A block of data:
☆ ☆ ☆ ☆ ☆ ☆ ☆

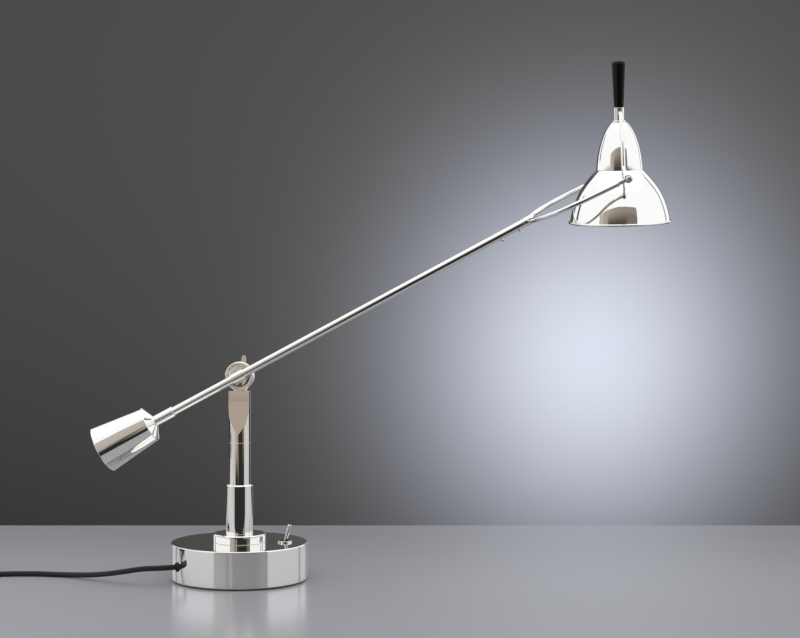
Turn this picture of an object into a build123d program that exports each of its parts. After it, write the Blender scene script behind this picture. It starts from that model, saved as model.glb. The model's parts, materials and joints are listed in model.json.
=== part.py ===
from build123d import *
import math
import os

os.makedirs("parts", exist_ok=True)

# Counterweight balance desk lamp. Millimetres. The origin is the centre of the base's underside, +Z is up
# and +X runs from the post towards the shade. The arm swings in a plane in front of the post (-Y side).

# ---- driving sizes ----
BASE_R = 75.0
BASE_TOP = 41.0
FELT_T = 1.5
COLLAR_R = 29.0
COLLAR_TOP = 50.5
SLEEVE_R = 14.9
SLEEVE_TOP = 104.0
POST_R = 12.2
POST_TOP = 206.7
HUB_Z = 223.0
ARM_Y = -9.3
ARM_R = 4.5
ARM_ANGLE = 28.2
ARM_END = 352.0
WEIGHT_BACK = -171.6
WEIGHT_FRONT = -110.8
WEIGHT_R_BACK = 27.0
WEIGHT_R_FRONT = 19.9
PIVOT_S = 464.5
FORK_HALF = 58.0
FORK_ROD_R = 2.6
FORK_ROLL = 9.0
FORK_DROP = 2.4
SHADE_TURN = 1.6
CORD_R = 2.9
RUN_FIT = 0.06
APART = 0.3

COS = math.cos(math.radians(ARM_ANGLE))
SIN = math.sin(math.radians(ARM_ANGLE))

# ---- directions and working planes ----
HUB = Vector(0, ARM_Y, HUB_Z)
ALONG = Vector(COS, 0, SIN)
ABOVE = Vector(-SIN, 0, COS)
ARM_AXIS = Axis(HUB, ALONG)
# Local x is the arm's upper side, local y runs along the arm from the hub.
ARM_CUT = Plane(origin=HUB, x_dir=ABOVE, z_dir=ABOVE.cross(ALONG))

PIVOT_DIR = Vector(0, 1, 0).rotate(Axis((0, 0, 0), ALONG), FORK_ROLL)
ROOT_S = 358.0
ROOT = HUB + ALONG * ROOT_S
FORK_ALONG = ALONG.rotate(Axis((0, 0, 0), PIVOT_DIR), FORK_DROP)
FORK_REACH = PIVOT_S - ROOT_S
# Local x runs towards the far leg, local y along the fork from its root.
FORK_CUT = Plane(origin=ROOT, x_dir=PIVOT_DIR, z_dir=PIVOT_DIR.cross(FORK_ALONG))
PIVOT = ROOT + FORK_ALONG * FORK_REACH

UPRIGHT = Vector(0, 0, 1) - PIVOT_DIR * PIVOT_DIR.Z
SHADE_UP = UPRIGHT.normalized().rotate(Axis((0, 0, 0), PIVOT_DIR), -SHADE_TURN)
SHADE_AXIS = Axis(PIVOT, SHADE_UP)
# Local x runs towards the far pivot, local y up the shade's own axis.
SHADE_CUT = Plane(origin=PIVOT, x_dir=PIVOT_DIR, z_dir=PIVOT_DIR.cross(SHADE_UP))


def save(part, name):
    """Write one sub-part under its name."""
    part.label = name
    export_step(part, f"parts/{name}.step")


def turned(plane, axis, points):
    """A turned piece: the closed outline of (radius, height) points, revolved about the axis."""
    with BuildPart() as piece:
        with BuildSketch(plane):
            with BuildLine():
                Polyline(*points, close=True)
            make_face()
        revolve(axis=axis)
    return piece.part


def rod(start, end, radius):
    """A plain round rod between two points."""
    way = Vector(*end) - Vector(*start)
    with BuildPart() as piece:
        with BuildSketch(Plane(origin=start, z_dir=way)):
            Circle(radius)
        extrude(amount=way.length)
    return piece.part


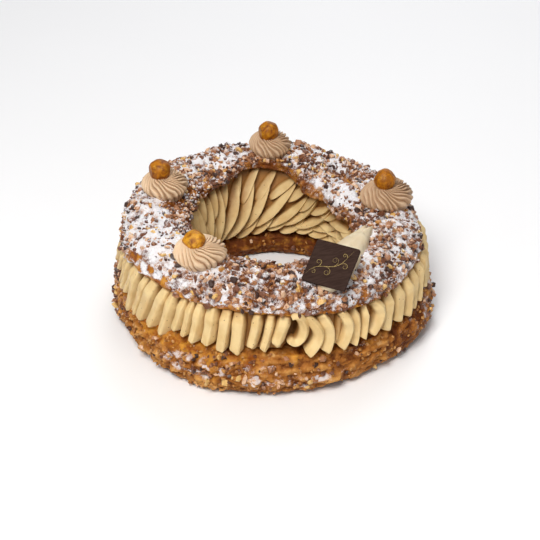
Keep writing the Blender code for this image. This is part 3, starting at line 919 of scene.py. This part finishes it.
def curled_strand():
    """Where the piping ends: a strand that curls like a C turned about, along part of an ellipse. It is
    widest at its right."""
    t = np.linspace(0, 1, 36)[None]
    turn = np.radians(-140 + 250 * t)
    angle = JOIN + 3.2 * np.cos(turn)
    height = 45.6 * MM + 9.2 * MM * np.sin(turn)
    open_end = shut(t / 0.05, 2.2)
    wide = (5.5 + 1.3 * np.cos(turn)) * MM
    body = 92.6 * MM - 1.2 * MM * t
    section = blade((np.array((-0.44,)), 0.50), (0.10, 1.0), (0.44, 0.55), BLADE_BEVEL)
    angle, radius, height = piped(angle, body, height, wide * open_end, 7.2 * MM * open_end, section, 1)
    return on_ring(angle, radius, height)


def slug_ridges(rng):
    """Softer, rounder rolls of cream that show deep in the gaps between some of the ridges."""
    pitch = 360 / RIDGES
    foot = (np.sort(rng.choice(RIDGES, SLUGS, replace=False)) + 0.5) * pitch + rng.uniform(-1.2, 1.2, SLUGS)
    foot = foot[(turn_from(foot, JOIN) < -5.0) | (turn_from(foot, JOIN) > 5.0)]
    count = len(foot)
    tip = crust_top(foot, SHOULDER) + rng.uniform(1.0, 4.0, count) * MM
    lean = 1.0 + 3.2 * swell(foot, 190, 75) + rng.uniform(-1.6, 1.6, count)
    wide, deep = rng.uniform(5.5, 8.0, count) * MM, rng.uniform(4.0, 6.0, count) * MM
    section = blade((-0.34 + 0 * foot, 0.75), (0.0, 1.0), (0.34, 0.75), 0.2)
    return hung(foot, tip, lean, 0.5, wide, deep, 90.2 * MM, section, 1.0 * MM, 0.0)


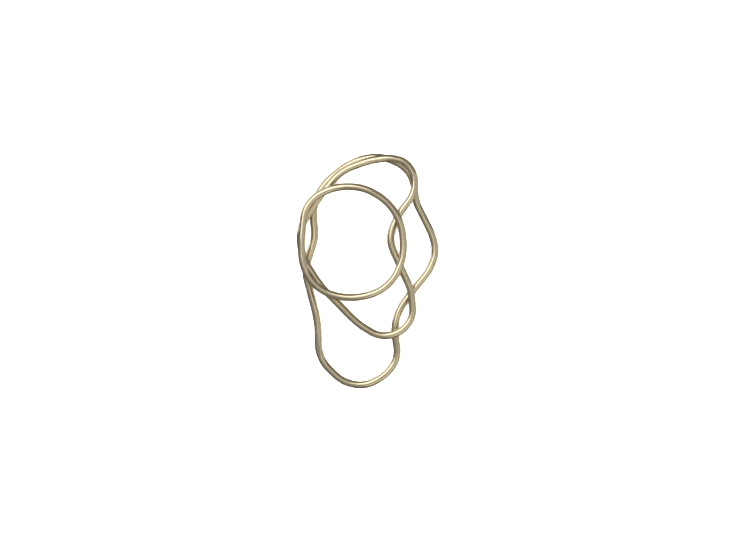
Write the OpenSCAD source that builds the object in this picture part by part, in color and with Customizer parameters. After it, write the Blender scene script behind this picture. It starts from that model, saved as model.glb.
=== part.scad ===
// Three loose closed rings bent from round brass rod. They lie flat on each other
// and none passes through another: the large ring is at the bottom, the middle ring
// lies across it, and the round ring lies on top.
// The origin is on the surface that the rings rest on, at the middle of their outline.

/* [Rod] */
// Diameter of the round brass rod
rod_d = 5.2; // [3:0.1:7]

/* [Rings] */
// Size of the bent outlines, as a share of their full size
outline_scale = 1; // [0.8:0.05:1.5]
// Air left between one ring and the ring that lies on it
ring_gap = 0.2; // [0.1:0.05:0.5]

/* [Hidden] */

// Sides of the rod's round section, and of a full turn of a bend
$fn = 96;

rod_r = rod_d / 2;
// A straight is a hair thinner than the bends and runs a little way into each of them,
// so that the two always join into one solid
straight_d = rod_d - 0.02;
lap = 0.3;
ring_step = rod_d + ring_gap;
large_z = rod_r;
middle_z = large_z + ring_step;
round_z = middle_z + ring_step;

// A ring is bent like any rod on a bench: each row is one bend, with the corner where
// the two straights either side of it would meet, and the bend's radius on the rod's
// centre line. The rows run clockwise, seen from above.
large_bends = [
    [-40.3, 54.7, 36],
    [-11.2, 78.4, 44],
    [9.5, 82, 28],
    [29, 73.5, 21],
    [33, 62, 19],
    [34.4, 49.1, 34],
    [45.7, 26.6, 40],
    [49, 14, 23],
    [44.5, 1, 32],
    [26.2, -21.7, 50],
    [18.5, -35.5, 32],
    [21.8, -62.1, 19],
    [12.7, -74.7, 29],
    [-2.6, -82.2, 21],
    [-18.2, -78.7, 26],
    [-34.8, -62.2, 26],
    [-35.3, -36, 75],
    [-44.8, 0.4, 24],
    [-37, 24, 30]
];

middle_bends = [
    [16, 80.5, 25],
    [26.5, 78, 13],
    [33.5, 69, 17],
    [33.5, 55.5, 21],
    [21, 38.5, 56],
    [14.5, 22.5, 22],
    [31, -13.5, 32],
    [32.5, -32.5, 16],
    [24, -44, 19],
    [8.5, -47, 19],
    [-7.5, -37, 60],
    [-33.5, -10.5, 70],
    [-47.5, 11.5, 38],
    [-48, 31.5, 28],
    [-31.8, 55.8, 60],
    [-18.9, 71.3, 36],
    [1.5, 78.5, 50]
];

round_bends = [
    [-3, 59.5, 34],
    [15.5, 49, 36],
    [24.5, 32, 38],
    [26, 11.5, 38],
    [16.5, -12.5, 31],
    [-11, -20.5, 44],
    [-35.5, -14, 29],
    [-46.5, 4, 32],
    [-47, 21, 70],
    [-44.8, 43.2, 20],
    [-37.5, 53, 23],
    [-22.5, 60, 40]
];

// A bend's corner and radius at the size asked for; i counts round the ring for ever
function row(bends, i) = outline_scale * bends[(i + len(bends)) % len(bends)];
function corner(bends, i) = [row(bends, i).x, row(bends, i).y];
function radius(bends, i) = row(bends, i).z;

// The straight that leaves corner i: its heading, and a step of one millimetre along it
function heading(bends, i) =
    let (leg = corner(bends, i + 1) - corner(bends, i)) atan2(leg.y, leg.x);
function along(angle) = [cos(angle), sin(angle)];

// The angle bent at corner i, between -180 and 180, and positive to the left
function turn(bends, i) =
    let (change = heading(bends, i) - heading(bends, i - 1))
    change > 180 ? change - 360 : change < -180 ? change + 360 : change;

// How far from its corner a bend starts and ends
function setback(bends, i) = radius(bends, i) * tan(abs(turn(bends, i)) / 2);

// The rod at bend i, as part of a torus
module bend(bends, i) {
    side = sign(turn(bends, i));
    arrives = heading(bends, i - 1);
    start = corner(bends, i) - setback(bends, i) * along(arrives);
    centre = start + side * radius(bends, i) * along(arrives + 90);
    first_angle = side > 0 ? arrives - 90 : heading(bends, i) + 90;
    translate(centre)
        rotate(first_angle)
            rotate_extrude(angle = abs(turn(bends, i)))
                translate([radius(bends, i), 0])
                    circle(d = rod_d);
}

// The straight rod between bend i and the next one
module straight(bends, i) {
    leg = norm(corner(bends, i + 1) - corner(bends, i));
    leaves = heading(bends, i);
    from = setback(bends, i) - lap;
    to = leg - setback(bends, i + 1) + lap;
    translate(corner(bends, i) + from * along(leaves))
        rotate([0, 90, leaves])
            cylinder(h = to - from, d = straight_d);
}

// A whole closed ring, with its rod's centre line at height z
module ring(bends, z) {
    translate([0, 0, z])
        for (i = [0 : len(bends) - 1]) {
            bend(bends, i);
            straight(bends, i);
        }
}

module large_ring() {
    color("#AEA27E") ring(large_bends, large_z);
}

module middle_ring() {
    color("#B0A480") ring(middle_bends, middle_z);
}

module round_ring() {
    color("#B6AA86") ring(round_bends, round_z);
}

large_ring();
middle_ring();
round_ring();
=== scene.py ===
import math

import bmesh
import bpy
from mathutils import Matrix, Vector


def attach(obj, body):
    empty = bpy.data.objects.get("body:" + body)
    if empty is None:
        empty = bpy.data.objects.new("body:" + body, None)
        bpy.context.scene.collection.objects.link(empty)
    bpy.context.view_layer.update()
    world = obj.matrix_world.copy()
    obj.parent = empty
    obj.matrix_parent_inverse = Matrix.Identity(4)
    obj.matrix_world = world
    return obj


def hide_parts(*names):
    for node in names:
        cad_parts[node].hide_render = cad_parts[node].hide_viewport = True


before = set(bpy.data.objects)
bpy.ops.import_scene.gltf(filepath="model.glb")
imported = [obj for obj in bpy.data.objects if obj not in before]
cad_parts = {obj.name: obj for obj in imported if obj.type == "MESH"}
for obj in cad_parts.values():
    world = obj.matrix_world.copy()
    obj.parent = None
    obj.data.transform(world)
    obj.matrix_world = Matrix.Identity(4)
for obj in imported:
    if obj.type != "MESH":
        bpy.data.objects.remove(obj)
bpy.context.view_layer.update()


# ---- Large ring ---------------------------------------------------------------------
# The lowest ring, on the table: one length of drawn brass rod, bent by hand into a long
# wavy loop, its ends silver-soldered together, filed flush and rubbed down to a satin.

# The rod is 5.2 mm. It is drawn a hair thinner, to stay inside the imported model.
rod_across = 0.00516
rod_sides = 48
step_length = 0.0015
large_ring_height = 0.0026
large_ring_bends = [
    (-40.3, 54.7, 36), (-11.2, 78.4, 44), (9.5, 82, 28), (29, 73.5, 21), (33, 62, 19),
    (34.4, 49.1, 34), (45.7, 26.6, 40), (49, 14, 23), (44.5, 1, 32), (26.2, -21.7, 50),
    (18.5, -35.5, 32), (21.8, -62.1, 19), (12.7, -74.7, 29), (-2.6, -82.2, 21),
    (-18.2, -78.7, 26), (-34.8, -62.2, 26), (-35.3, -36, 75), (-44.8, 0.4, 24), (-37, 24, 30),
]


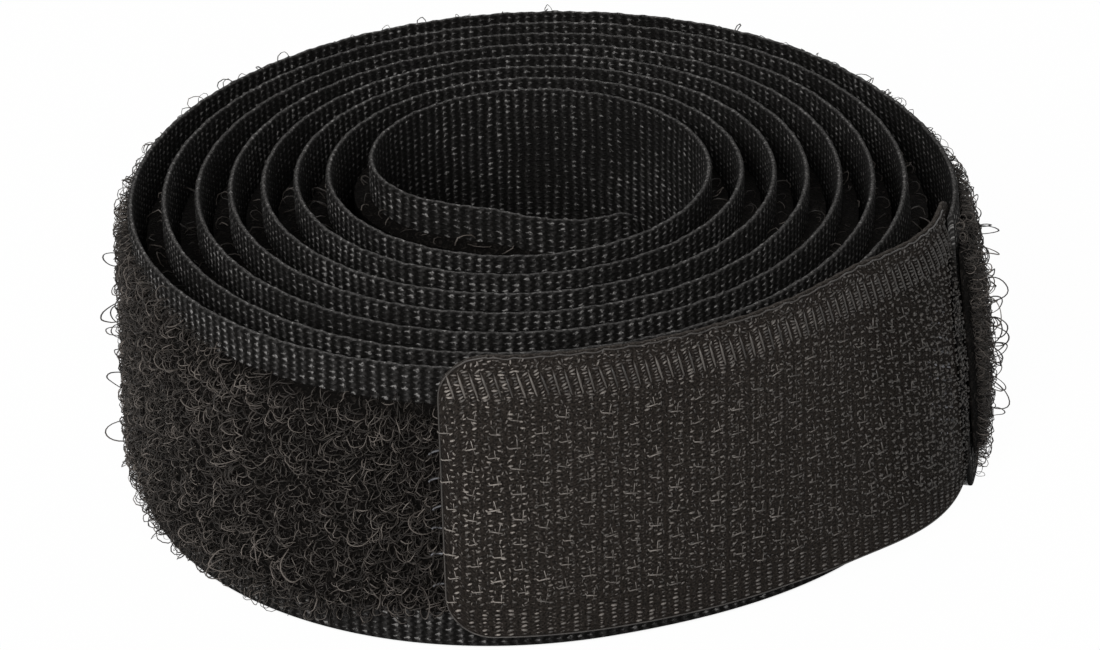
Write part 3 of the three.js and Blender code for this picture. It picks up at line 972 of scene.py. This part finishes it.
class TIEROLL_OT_loops(bpy.types.Operator):
    """Raises the loops of the pile, dense on the outer turn and few between the turns."""

    bl_idname = "tie_roll.loops"
    bl_label = "Raise the Loops"

    def execute(self, context):
        settings = context.scene.tie_roll
        tree = loop_tree()
        material = strand_material(
            "pile_filament", settings.pile_colour, roughness=0.45, dark_share=0.06, gloss=0.16, rarity=3.6)
        low = SELVEDGE + LOOP_MARGIN
        high = TAPE_WIDTH - SELVEDGE - LOOP_MARGIN
        last = LOOP_TAPE.length - LOOP_MARGIN
        base = {"material": material, "filament": settings.filament, "curl": settings.curl}

        def reach(length, height):
            """The loops' share of their size, less under the tab and at the tape's end."""
            beyond_tip = smoothstep(length, TAB_COVER[1] - 0.001, TAB_COVER[1] + 0.0005)
            at_end = smoothstep(length, LOOP_TAPE.length - 0.006, LOOP_TAPE.length - 0.001)
            return 0.4 + 0.6 * beyond_tip - 0.3 * at_end

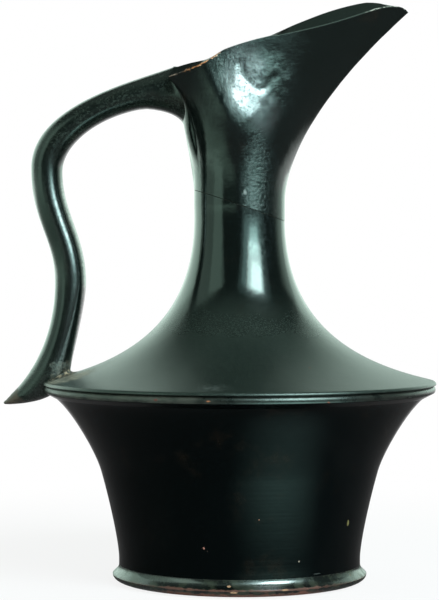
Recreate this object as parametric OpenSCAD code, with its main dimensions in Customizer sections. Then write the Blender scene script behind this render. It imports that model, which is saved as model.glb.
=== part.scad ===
// Oinochoe: a black gloss wine jug with a beaked mouth and one strap handle.
// Millimetres. The origin is the centre of the ring that it stands on, +Z is up,
// +X points to the beak and the handle is on the -X side.

/* [Foot] */
// Diameter of the sharp edge round the foot
foot_d = 105.6; // [102:0.2:112]
// Height of the foot ring, up to its seam with the body
foot_h = 7; // [6:0.5:9]
// Height of the sharp edge above the table
foot_edge_h = 3; // [2:0.1:4]
// Distance that the bevel under the sharp edge runs inward
foot_bevel = 5; // [2:0.1:7]
// Width of the ring that rests on the table
foot_rest_w = 6; // [4:0.5:10]

/* [Body] */
// Thickness of the thrown walls
wall = 4.4; // [3:0.2:6]
// Thickness of the floor
floor_t = 5; // [3:0.5:8]
// Radius of the round corner between the floor and the wall
floor_fillet = 9; // [4:1:16]
// Diameter of the waist just above the foot
waist_d = 100.3; // [96:0.2:101]
// Diameter of the wall where it begins to flare
belly_d = 115.6; // [110:0.2:124]
// Height at which the wall begins to flare
belly_h = 46.2; // [40:0.2:52]
// Height of the seam between the wall and the shoulder
seam_h = 76.3; // [70:0.2:82]

/* [Shoulder] */
// Largest diameter, over the bead at the edge of the shoulder
rim_d = 163.6; // [158:0.2:172]
// Radius of the bead
bead_r = 3.5; // [2.5:0.1:4.5]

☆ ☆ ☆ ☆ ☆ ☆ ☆

▶ _Given problem_
Look back at the data above. Transcribe exactly the lines starting at the line that contains "at height z" and ending at the line that contains "in imported if".

▶ _Correct answer_
// A whole closed ring, with its rod's centre line at height z
module ring(bends, z) {
    translate([0, 0, z])
        for (i = [0 : len(bends) - 1]) {
            bend(bends, i);
            straight(bends, i);
        }
}

module large_ring() {
    color("#AEA27E") ring(large_bends, large_z);
}

module middle_ring() {
    color("#B0A480") ring(middle_bends, middle_z);
}

module round_ring() {
    color("#B6AA86") ring(round_bends, round_z);
}

large_ring();
middle_ring();
round_ring();
=== scene.py ===
import math

import bmesh
import bpy
from mathutils import Matrix, Vector


def attach(obj, body):
    empty = bpy.data.objects.get("body:" + body)
    if empty is None:
        empty = bpy.data.objects.new("body:" + body, None)
        bpy.context.scene.collection.objects.link(empty)
    bpy.context.view_layer.update()
    world = obj.matrix_world.copy()
    obj.parent = empty
    obj.matrix_parent_inverse = Matrix.Identity(4)
    obj.matrix_world = world
    return obj


def hide_parts(*names):
    for node in names:
        cad_parts[node].hide_render = cad_parts[node].hide_viewport = True


before = set(bpy.data.objects)
bpy.ops.import_scene.gltf(filepath="model.glb")
imported = [obj for obj in bpy.data.objects if obj not in before]
cad_parts = {obj.name: obj for obj in imported if obj.type == "MESH"}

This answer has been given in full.